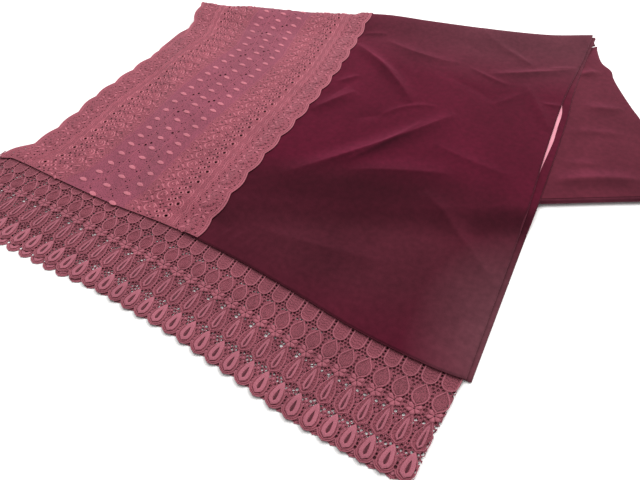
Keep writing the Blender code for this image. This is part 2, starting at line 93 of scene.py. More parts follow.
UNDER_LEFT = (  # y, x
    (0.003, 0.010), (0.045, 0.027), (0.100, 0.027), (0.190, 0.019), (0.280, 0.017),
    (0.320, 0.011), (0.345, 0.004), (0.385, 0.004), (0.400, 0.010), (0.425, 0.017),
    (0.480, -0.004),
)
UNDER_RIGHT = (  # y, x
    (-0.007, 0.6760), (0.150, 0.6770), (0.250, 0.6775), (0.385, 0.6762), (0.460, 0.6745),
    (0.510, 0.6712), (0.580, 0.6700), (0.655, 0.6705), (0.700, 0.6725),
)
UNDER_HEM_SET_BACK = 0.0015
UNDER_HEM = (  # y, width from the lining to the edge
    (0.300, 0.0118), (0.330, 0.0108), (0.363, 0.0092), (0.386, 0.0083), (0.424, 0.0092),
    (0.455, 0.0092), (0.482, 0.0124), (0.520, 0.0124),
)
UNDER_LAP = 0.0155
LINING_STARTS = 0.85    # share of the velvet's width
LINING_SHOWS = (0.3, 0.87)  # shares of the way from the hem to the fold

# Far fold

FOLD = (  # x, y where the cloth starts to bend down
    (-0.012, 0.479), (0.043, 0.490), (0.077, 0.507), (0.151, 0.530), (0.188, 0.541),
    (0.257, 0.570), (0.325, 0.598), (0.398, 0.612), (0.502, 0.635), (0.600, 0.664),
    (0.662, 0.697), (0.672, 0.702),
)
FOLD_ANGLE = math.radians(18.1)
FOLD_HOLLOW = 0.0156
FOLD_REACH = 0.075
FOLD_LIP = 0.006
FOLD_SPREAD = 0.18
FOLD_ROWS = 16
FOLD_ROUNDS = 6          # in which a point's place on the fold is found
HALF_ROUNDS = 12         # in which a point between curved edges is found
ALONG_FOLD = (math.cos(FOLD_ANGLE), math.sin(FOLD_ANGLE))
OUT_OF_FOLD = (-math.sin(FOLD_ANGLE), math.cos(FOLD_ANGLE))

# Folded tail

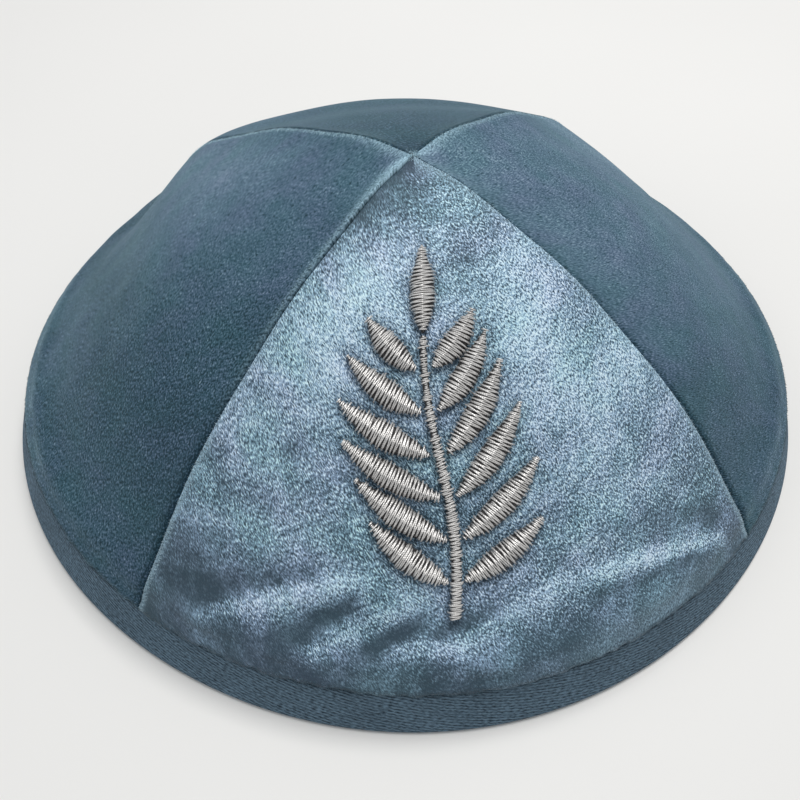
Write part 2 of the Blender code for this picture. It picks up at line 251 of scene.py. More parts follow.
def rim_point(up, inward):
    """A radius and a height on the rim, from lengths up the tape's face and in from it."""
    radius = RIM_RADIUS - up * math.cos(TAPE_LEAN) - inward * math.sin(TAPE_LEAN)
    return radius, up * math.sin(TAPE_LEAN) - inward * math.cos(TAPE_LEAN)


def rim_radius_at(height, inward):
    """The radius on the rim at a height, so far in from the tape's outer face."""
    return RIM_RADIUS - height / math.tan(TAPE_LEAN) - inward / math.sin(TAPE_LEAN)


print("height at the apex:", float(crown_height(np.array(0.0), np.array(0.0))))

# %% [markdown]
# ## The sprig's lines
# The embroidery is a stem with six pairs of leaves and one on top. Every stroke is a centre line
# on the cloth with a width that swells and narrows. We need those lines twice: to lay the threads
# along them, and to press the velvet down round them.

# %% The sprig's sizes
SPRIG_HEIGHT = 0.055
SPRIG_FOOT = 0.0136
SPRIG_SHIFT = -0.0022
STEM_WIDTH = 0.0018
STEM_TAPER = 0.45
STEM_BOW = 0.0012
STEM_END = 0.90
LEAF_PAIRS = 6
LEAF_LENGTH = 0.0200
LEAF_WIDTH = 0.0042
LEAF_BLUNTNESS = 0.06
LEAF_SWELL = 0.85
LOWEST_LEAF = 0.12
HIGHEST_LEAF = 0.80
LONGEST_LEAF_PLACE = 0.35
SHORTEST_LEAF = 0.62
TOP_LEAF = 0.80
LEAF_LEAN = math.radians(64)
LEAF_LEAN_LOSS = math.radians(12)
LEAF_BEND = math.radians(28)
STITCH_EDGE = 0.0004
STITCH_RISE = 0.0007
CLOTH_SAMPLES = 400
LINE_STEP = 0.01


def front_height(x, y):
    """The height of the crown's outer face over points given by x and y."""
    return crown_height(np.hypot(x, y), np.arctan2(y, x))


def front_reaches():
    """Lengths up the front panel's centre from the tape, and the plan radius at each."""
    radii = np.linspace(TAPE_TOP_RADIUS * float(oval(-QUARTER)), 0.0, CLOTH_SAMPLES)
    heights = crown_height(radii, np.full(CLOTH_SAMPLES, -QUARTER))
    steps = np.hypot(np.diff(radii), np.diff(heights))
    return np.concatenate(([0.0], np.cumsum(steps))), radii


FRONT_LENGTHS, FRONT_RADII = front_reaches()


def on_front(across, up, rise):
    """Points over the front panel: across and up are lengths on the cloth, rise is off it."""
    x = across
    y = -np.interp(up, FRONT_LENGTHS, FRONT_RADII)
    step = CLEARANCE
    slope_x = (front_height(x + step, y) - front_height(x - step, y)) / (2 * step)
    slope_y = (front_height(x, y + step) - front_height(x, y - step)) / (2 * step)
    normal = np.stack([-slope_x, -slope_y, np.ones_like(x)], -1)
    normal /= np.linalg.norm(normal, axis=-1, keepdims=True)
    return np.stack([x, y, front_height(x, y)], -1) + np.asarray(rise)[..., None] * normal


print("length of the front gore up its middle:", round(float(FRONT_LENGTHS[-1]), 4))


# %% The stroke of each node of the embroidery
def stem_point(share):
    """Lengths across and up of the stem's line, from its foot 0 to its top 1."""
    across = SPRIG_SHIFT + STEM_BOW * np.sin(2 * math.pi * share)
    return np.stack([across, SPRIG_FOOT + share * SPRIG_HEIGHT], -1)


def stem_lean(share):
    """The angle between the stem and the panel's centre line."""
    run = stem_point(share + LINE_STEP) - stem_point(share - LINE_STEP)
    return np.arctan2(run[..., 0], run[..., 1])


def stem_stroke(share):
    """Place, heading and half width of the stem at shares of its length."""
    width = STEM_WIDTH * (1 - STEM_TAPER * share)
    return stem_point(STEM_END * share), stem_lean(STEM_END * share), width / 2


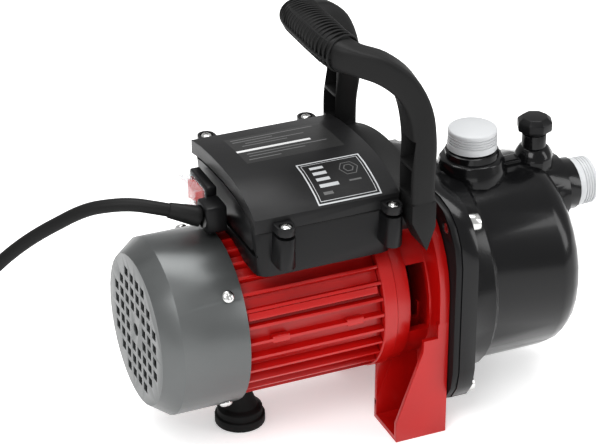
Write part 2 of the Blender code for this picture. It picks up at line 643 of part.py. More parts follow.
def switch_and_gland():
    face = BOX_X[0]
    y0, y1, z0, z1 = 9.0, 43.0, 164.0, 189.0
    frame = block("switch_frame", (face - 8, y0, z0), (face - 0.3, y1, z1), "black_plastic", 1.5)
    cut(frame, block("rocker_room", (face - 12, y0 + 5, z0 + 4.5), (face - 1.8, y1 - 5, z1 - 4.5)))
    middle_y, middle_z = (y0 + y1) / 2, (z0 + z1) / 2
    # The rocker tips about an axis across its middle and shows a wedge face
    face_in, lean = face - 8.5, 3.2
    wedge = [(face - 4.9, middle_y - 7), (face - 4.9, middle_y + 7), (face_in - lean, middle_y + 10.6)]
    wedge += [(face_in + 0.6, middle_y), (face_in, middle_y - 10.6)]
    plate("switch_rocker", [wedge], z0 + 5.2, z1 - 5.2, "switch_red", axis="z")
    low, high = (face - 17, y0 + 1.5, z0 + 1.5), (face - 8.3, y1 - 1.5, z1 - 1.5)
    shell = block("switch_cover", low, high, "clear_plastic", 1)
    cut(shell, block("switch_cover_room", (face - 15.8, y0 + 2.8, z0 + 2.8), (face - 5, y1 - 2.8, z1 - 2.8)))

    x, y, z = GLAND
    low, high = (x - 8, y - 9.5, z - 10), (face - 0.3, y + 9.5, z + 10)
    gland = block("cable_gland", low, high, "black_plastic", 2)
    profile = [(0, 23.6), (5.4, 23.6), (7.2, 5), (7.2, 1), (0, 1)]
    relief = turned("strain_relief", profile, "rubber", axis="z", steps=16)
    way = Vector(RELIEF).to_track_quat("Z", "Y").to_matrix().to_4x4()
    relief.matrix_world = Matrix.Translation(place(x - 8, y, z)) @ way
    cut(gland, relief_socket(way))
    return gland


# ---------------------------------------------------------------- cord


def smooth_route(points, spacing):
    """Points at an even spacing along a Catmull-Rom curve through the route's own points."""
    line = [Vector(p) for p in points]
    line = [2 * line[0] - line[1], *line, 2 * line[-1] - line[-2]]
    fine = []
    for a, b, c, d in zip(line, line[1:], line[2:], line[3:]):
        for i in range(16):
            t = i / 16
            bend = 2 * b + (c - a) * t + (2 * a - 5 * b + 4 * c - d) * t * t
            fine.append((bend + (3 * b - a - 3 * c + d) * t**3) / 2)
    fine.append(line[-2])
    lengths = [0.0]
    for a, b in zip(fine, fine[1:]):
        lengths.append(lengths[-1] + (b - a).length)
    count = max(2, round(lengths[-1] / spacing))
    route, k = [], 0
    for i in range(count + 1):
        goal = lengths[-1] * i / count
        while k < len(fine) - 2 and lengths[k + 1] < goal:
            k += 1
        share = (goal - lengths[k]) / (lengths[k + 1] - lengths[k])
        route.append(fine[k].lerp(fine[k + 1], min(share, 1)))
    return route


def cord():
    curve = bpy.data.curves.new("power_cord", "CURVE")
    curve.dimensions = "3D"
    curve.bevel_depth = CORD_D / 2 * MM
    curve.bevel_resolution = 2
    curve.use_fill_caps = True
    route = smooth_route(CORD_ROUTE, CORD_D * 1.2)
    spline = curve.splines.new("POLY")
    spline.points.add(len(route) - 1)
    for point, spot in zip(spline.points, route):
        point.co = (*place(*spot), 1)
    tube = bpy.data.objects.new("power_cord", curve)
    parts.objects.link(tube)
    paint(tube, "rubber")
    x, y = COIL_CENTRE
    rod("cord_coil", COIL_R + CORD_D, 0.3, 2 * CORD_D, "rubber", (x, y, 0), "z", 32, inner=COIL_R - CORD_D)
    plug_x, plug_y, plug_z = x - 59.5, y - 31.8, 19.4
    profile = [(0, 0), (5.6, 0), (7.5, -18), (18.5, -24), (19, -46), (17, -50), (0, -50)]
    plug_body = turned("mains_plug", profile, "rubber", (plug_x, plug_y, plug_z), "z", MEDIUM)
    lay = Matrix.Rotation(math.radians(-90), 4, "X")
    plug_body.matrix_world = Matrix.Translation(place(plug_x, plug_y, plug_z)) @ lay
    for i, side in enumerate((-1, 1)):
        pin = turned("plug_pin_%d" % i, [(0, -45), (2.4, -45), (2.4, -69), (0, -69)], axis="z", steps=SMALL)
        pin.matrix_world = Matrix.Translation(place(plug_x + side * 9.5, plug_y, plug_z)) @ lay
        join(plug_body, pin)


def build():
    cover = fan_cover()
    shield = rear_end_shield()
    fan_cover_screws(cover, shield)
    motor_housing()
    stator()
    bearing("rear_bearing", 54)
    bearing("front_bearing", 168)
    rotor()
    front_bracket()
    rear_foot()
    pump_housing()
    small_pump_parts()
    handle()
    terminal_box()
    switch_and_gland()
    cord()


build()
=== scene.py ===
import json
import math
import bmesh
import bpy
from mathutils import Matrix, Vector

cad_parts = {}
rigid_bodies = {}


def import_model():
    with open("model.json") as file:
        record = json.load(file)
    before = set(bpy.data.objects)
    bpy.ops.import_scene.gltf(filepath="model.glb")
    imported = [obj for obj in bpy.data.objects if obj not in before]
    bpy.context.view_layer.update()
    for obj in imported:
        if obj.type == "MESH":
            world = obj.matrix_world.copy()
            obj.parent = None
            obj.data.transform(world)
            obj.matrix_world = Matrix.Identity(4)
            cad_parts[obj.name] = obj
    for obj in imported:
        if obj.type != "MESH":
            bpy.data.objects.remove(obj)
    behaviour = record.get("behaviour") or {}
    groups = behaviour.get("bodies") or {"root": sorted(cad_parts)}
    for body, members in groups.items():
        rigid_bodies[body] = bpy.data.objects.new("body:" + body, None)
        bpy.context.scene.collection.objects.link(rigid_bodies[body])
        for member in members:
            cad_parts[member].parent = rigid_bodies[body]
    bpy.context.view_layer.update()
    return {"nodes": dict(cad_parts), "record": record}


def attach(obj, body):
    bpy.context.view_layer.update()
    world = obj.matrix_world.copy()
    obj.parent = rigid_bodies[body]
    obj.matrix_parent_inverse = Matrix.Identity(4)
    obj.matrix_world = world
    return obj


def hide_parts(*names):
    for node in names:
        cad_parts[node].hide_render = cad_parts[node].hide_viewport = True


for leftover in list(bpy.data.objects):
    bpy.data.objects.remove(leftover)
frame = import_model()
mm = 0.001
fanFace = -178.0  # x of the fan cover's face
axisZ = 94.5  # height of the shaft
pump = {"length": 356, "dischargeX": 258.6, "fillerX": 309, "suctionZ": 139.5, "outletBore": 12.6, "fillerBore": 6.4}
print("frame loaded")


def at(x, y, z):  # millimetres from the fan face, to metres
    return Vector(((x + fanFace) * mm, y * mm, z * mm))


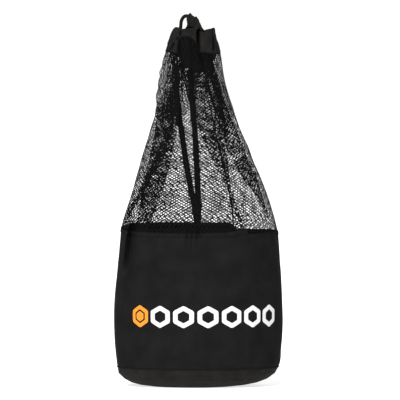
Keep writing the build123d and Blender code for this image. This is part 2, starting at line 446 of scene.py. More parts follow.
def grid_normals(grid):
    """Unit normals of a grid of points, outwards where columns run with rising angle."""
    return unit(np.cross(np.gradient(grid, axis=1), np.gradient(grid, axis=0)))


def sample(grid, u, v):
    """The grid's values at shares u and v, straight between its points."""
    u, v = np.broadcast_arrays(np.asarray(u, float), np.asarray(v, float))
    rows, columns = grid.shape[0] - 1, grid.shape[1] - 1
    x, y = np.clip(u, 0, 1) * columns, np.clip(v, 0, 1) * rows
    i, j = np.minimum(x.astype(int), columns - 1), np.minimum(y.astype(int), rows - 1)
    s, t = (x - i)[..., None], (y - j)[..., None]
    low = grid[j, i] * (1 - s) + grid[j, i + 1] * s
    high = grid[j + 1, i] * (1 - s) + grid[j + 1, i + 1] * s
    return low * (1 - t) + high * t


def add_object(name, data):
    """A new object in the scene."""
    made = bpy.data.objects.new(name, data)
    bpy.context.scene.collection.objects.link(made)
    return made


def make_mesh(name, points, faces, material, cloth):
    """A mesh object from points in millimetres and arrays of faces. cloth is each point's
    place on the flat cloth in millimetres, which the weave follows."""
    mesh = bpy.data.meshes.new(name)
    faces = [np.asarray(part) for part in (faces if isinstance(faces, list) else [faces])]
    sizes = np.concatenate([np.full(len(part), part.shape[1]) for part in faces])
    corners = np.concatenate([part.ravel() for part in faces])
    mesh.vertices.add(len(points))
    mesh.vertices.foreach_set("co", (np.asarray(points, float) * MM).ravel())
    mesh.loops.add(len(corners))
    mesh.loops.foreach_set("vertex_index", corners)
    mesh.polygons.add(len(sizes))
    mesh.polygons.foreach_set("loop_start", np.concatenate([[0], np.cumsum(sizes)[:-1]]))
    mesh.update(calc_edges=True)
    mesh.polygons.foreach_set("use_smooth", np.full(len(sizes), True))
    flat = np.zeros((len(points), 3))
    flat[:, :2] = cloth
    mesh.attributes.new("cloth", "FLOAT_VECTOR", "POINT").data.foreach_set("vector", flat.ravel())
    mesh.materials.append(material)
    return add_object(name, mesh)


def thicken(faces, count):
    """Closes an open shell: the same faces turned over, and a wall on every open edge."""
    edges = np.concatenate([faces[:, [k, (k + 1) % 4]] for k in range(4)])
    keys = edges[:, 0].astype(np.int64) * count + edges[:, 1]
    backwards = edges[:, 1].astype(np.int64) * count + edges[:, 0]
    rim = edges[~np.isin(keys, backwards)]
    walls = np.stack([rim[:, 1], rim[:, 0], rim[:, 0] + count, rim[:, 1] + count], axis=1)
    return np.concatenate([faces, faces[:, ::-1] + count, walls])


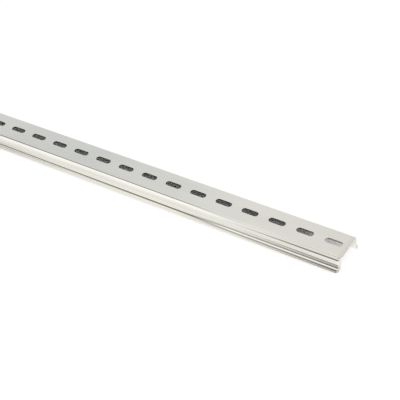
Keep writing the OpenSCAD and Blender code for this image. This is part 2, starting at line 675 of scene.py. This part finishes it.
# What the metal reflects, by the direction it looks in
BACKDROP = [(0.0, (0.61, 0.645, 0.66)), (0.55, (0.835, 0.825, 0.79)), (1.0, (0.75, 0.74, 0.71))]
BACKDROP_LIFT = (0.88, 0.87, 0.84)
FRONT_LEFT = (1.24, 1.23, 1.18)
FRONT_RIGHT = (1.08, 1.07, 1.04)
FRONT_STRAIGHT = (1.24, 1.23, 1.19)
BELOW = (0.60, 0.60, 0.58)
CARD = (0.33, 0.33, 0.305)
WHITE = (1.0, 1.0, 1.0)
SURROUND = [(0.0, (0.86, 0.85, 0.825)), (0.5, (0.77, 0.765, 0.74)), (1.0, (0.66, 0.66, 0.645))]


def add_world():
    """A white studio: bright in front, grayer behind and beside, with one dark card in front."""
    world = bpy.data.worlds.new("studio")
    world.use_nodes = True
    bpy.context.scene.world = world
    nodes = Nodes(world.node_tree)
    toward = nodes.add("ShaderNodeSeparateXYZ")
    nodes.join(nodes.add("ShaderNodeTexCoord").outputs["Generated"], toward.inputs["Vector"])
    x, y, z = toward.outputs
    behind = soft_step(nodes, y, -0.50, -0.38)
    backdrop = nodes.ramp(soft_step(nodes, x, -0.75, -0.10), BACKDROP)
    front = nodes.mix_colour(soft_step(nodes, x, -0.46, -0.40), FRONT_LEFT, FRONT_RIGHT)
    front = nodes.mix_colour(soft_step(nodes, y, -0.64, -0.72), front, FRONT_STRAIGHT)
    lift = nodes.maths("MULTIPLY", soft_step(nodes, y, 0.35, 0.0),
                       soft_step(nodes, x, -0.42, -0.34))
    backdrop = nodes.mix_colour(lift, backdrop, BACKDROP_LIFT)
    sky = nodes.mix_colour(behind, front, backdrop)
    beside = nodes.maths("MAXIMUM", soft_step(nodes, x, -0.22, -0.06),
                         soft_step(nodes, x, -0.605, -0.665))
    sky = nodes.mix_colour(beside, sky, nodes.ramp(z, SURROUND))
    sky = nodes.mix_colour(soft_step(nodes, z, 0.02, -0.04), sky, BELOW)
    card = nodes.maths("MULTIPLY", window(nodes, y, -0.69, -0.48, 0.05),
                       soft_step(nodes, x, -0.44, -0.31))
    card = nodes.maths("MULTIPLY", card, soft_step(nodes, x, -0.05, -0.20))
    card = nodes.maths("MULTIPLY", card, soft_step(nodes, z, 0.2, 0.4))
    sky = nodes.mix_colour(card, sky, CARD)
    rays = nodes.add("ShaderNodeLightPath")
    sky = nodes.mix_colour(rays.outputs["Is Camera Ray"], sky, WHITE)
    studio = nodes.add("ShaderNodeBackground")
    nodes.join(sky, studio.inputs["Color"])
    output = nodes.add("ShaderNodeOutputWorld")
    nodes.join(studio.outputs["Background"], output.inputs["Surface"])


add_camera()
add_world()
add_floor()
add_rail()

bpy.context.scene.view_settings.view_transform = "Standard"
════════════════════
[YOUR GOAL] Copy exactly, and only, the lines from the one containing "before = set(bpy.data.objects)" through the one containing "return Vector(((x +".

[RESULT FOR THIS TASK]
    before = set(bpy.data.objects)
    bpy.ops.import_scene.gltf(filepath="model.glb")
    imported = [obj for obj in bpy.data.objects if obj not in before]
    bpy.context.view_layer.update()
    for obj in imported:
        if obj.type == "MESH":
            world = obj.matrix_world.copy()
            obj.parent = None
            obj.data.transform(world)
            obj.matrix_world = Matrix.Identity(4)
            cad_parts[obj.name] = obj
    for obj in imported:
        if obj.type != "MESH":
            bpy.data.objects.remove(obj)
    behaviour = record.get("behaviour") or {}
    groups = behaviour.get("bodies") or {"root": sorted(cad_parts)}
    for body, members in groups.items():
        rigid_bodies[body] = bpy.data.objects.new("body:" + body, None)
        bpy.context.scene.collection.objects.link(rigid_bodies[body])
        for member in members:
            cad_parts[member].parent = rigid_bodies[body]
    bpy.context.view_layer.update()
    return {"nodes": dict(cad_parts), "record": record}


def attach(obj, body):
    bpy.context.view_layer.update()
    world = obj.matrix_world.copy()
    obj.parent = rigid_bodies[body]
    obj.matrix_parent_inverse = Matrix.Identity(4)
    obj.matrix_world = world
    return obj


def hide_parts(*names):
    for node in names:
        cad_parts[node].hide_render = cad_parts[node].hide_viewport = True


for leftover in list(bpy.data.objects):
    bpy.data.objects.remove(leftover)
frame = import_model()
mm = 0.001
fanFace = -178.0  # x of the fan cover's face
axisZ = 94.5  # height of the shaft
pump = {"length": 356, "dischargeX": 258.6, "fillerX": 309, "suctionZ": 139.5, "outletBore": 12.6, "fillerBore": 6.4}
print("frame loaded")


def at(x, y, z):  # millimetres from the fan face, to metres
    return Vector(((x + fanFace) * mm, y * mm, z * mm))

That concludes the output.